A Southport l’uccisione brutale di tre bambine per mano di un giovane squilibrato di origini ruandesi, ha scosso profondamente l’Inghilterra, rivelando tensioni latenti e innescando reazioni contrastanti. La tragedia ha anche scatenato una caccia al nero e al musulmano, alimentata da disinformazione e pregiudizi. Questo evento funesto diventa un prisma attraverso cui osservare le complessità della nostra società, dove i muri, sia fisici che digitali, delineano un mondo sempre più polarizzato.
In un mondo in cui Donald Trump ha cercato di erigere un muro al confine meridionale degli Stati Uniti, i muri simbolici proliferano sui social media, creando echo chamber che, anziché unire l’umanità, la dividono. Questi “muri digitali” sono manifestazioni delle barriere invisibili che separano le persone, enfatizzando differenze e fomentando divisioni.
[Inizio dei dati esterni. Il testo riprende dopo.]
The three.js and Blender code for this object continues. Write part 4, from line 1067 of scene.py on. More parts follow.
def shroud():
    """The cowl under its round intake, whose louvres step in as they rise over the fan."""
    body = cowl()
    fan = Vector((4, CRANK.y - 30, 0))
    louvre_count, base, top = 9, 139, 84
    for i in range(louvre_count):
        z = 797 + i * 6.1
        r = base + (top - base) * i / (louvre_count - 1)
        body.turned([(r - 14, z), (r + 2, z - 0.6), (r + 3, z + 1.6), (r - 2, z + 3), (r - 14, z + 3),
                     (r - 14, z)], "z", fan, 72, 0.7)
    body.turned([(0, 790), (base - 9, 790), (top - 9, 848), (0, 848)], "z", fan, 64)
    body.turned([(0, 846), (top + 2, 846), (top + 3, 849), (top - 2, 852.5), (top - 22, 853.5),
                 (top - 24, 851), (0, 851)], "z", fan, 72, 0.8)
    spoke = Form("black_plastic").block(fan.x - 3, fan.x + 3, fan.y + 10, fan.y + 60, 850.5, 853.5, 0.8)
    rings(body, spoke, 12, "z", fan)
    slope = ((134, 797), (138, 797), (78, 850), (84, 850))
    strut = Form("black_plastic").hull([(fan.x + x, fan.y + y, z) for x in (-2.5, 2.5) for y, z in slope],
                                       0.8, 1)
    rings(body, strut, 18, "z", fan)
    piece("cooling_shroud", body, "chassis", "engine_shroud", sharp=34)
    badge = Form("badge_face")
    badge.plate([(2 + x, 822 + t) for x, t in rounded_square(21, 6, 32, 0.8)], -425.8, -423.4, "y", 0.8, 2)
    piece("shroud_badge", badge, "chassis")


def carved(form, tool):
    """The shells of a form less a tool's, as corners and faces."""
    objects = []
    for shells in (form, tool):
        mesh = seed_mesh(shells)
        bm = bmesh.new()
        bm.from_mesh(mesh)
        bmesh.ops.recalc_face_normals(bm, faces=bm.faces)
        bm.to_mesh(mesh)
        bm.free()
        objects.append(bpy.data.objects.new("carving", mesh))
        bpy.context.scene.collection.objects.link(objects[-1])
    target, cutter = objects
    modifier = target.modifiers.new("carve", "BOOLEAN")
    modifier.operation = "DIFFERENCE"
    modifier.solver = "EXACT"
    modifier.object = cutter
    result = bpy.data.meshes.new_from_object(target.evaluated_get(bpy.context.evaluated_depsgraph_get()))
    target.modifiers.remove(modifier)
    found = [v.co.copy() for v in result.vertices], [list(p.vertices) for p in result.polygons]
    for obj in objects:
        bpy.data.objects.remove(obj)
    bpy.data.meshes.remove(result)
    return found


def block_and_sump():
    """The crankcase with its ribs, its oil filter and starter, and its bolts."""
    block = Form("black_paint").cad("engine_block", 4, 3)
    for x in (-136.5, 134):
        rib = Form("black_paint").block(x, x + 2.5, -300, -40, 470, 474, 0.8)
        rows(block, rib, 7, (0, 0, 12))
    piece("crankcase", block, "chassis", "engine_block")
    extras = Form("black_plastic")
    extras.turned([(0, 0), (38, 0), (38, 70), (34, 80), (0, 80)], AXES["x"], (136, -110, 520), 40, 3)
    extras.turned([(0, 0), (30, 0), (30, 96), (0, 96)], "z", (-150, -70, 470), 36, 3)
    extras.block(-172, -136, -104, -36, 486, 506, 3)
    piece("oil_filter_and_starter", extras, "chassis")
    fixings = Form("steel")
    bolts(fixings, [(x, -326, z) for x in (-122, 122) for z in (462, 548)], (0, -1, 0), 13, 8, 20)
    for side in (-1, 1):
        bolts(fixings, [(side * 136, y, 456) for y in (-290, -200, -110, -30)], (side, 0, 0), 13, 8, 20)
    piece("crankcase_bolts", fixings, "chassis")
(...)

La tragedia di Southport ci costringe a riflettere su un altro tipo di muro, più umile ma significativo. Il piccolo muro di mattoni rossi della moschea a Southport, testimone di atti di violenza, è stato ricostruito mattone per mattone da volontari. Questo gesto semplice ma potente rappresenta il carattere resiliente della comunità, mostrando il meglio dell’umanità in momenti di crisi.
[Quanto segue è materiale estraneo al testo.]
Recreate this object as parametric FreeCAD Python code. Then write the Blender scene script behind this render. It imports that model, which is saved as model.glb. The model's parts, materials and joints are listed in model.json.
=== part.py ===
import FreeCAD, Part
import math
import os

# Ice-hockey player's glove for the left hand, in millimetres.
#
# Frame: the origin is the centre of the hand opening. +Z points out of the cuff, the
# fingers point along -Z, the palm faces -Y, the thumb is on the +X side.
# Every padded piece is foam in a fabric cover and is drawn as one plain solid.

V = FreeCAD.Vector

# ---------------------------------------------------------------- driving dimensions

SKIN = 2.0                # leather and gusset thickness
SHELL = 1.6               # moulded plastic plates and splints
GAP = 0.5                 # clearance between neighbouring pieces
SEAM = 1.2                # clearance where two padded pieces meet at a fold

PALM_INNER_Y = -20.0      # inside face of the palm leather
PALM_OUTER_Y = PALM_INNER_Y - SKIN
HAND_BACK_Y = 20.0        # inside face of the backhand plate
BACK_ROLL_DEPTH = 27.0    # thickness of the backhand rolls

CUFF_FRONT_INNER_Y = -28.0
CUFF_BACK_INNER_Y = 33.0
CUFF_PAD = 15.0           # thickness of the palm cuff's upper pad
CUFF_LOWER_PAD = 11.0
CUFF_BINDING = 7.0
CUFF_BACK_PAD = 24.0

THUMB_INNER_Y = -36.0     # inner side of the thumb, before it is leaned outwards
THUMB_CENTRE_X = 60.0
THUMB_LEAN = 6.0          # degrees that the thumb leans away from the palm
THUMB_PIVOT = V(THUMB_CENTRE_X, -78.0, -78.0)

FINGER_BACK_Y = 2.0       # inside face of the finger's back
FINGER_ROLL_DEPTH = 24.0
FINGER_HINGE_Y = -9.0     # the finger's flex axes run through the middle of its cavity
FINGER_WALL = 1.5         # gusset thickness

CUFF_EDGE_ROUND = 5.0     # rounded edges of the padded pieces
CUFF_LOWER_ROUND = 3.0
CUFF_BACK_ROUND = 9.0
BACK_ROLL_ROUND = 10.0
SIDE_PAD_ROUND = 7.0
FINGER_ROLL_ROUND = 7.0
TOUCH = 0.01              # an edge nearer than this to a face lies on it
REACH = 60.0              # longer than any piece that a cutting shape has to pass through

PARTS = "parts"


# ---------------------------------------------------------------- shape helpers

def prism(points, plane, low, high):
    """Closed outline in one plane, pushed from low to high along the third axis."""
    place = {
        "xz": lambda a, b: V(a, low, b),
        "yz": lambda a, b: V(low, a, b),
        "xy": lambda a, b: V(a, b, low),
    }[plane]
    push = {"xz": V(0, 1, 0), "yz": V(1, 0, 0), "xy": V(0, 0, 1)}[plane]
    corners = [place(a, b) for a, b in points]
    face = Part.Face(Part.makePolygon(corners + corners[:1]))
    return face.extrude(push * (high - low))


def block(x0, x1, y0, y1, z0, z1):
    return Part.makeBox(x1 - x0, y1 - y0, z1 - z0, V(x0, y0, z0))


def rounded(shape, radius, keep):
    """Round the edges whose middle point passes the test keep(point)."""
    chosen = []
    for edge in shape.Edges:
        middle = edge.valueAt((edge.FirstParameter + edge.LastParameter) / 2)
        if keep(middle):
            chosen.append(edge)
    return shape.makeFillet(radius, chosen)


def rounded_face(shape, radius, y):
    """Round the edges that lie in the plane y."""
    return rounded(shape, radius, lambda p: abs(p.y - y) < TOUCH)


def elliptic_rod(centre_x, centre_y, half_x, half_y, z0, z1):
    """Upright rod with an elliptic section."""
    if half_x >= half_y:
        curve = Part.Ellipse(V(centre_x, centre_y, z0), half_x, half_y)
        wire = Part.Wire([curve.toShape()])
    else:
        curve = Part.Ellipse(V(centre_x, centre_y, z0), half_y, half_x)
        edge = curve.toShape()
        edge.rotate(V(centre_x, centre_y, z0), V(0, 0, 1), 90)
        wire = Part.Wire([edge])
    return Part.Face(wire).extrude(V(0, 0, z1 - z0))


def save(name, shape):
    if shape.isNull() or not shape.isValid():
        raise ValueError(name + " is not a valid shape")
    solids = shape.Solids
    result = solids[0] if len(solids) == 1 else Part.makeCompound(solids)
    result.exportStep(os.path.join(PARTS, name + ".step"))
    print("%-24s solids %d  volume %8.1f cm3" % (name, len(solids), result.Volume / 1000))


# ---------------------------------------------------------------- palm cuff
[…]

Le tre giovani vittime, Bebe King, Elsie Dot Stancombe e Alice Dasilva Aguiar, sono state strappate via in un attacco che ha sfidato ogni logica umana. L’insegnante di yoga Leanne Lucas, ferita mentre proteggeva le bambine, incarna un coraggio che raramente celebriamo adeguatamente. La sua azione, come quella di altri eroi silenziosi come Joel Verite e Jonathan Hayes, illumina la straordinaria forza delle persone comuni.
Tuttavia, la tragedia è stata seguita da violenze istigate da false notizie e pregiudizi. Gruppi neonazisti hanno approfittato del caos per diffondere odio, mettendo in pericolo una comunità già devastata dal dolore. Nonostante questo, la risposta della comunità è stata straordinaria. Centinaia di volontari si sono mobilitati per ripulire le strade e proteggere i più vulnerabili, dimostrando una solidarietà che sfida le divisioni fomentate dagli estremisti.
Gli eventi di Southport ci ricordano che, nonostante le tensioni, la gentilezza e la compassione possono prevalere. L’imam Ibrahim Hussein ha evidenziato come la sua memoria ricorderà non la paura, ma la gentilezza dimostrata dalla comunità. Questo spirito di unità è cruciale in un’epoca in cui le politiche sull’immigrazione e la coesione sociale sono temi divisivi.
Mentre è fondamentale riconoscere le preoccupazioni legittime riguardo all’immigrazione e all’integrazione, dobbiamo anche contrastare la retorica dell’odio e delle false informazioni che alimentano il ciclo di violenza.
La tragedia di Southampton ci offre una lezione importante sulla resilienza umana e sulla necessità di abbattere i muri invisibili che ci dividono. Le azioni disinteressate di individui comuni, la risposta collettiva della comunità e la ricostruzione simbolica di un piccolo muro di mattoni ci ricordano che, nonostante le sfide, possiamo trovare speranza e unità. Questo spirito di solidarietà è ciò che ci rende ottimisti per il futuro dell’Inghilterra, della Gran Bretagna e, più in generale, dell’umanità.